6.2 From the above, it emerges that any person who is engaged in the cumulative activities like planning, scheduling, organising or arranging tours by any mode of transport, is considered to be covered under tour operator service. Apparently, there is nothing in the definition to include a person whose activity is nothing other than mere trading in air tickets.

7. It is the case of the appellant that the dispute pertains to the trading air tickets as bought from travel agents and sold to the customers, with or without profit, and same did not include any other activities other than mere selling of or trading in such air tickets. It is an admitted fact on record that insofar as the other activities are concerned, the appellant has admitted and paid applicable Service Tax. It is also an undisputed fact that the appellant is not a member of or agent of IATA and that it is not the case of the Revenue that the appellant had earned any commission from IATA or any other airlines when it sold or traded in air tickets.
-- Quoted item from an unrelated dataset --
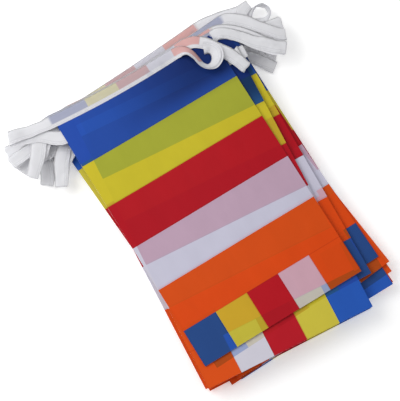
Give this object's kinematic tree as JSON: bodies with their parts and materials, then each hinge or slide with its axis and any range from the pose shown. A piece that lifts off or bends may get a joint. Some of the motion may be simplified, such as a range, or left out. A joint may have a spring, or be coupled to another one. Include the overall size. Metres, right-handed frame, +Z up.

Moreover, from the definition of tour operator service, we find that the same involves a gamut of activities and there is nothing to suggest that trading in air tickets per se invited Service Tax.

8. In view of the above, we hold that the demand of Service Tax on the consideration and for booking of tickets in respect of domestic travel is not a taxable event and hence, to this extent, the direction of the Commissioner (Appeals) cannot sustain. Consequently, we set aside this part of the impugned order, by holding that the appellant is not liable to pay Service Tax on the mark-up or margin earned for booking tickets with regard to domestic travels.

9. The appeal, therefore, is allowed with consequential benefits, if any, as per law.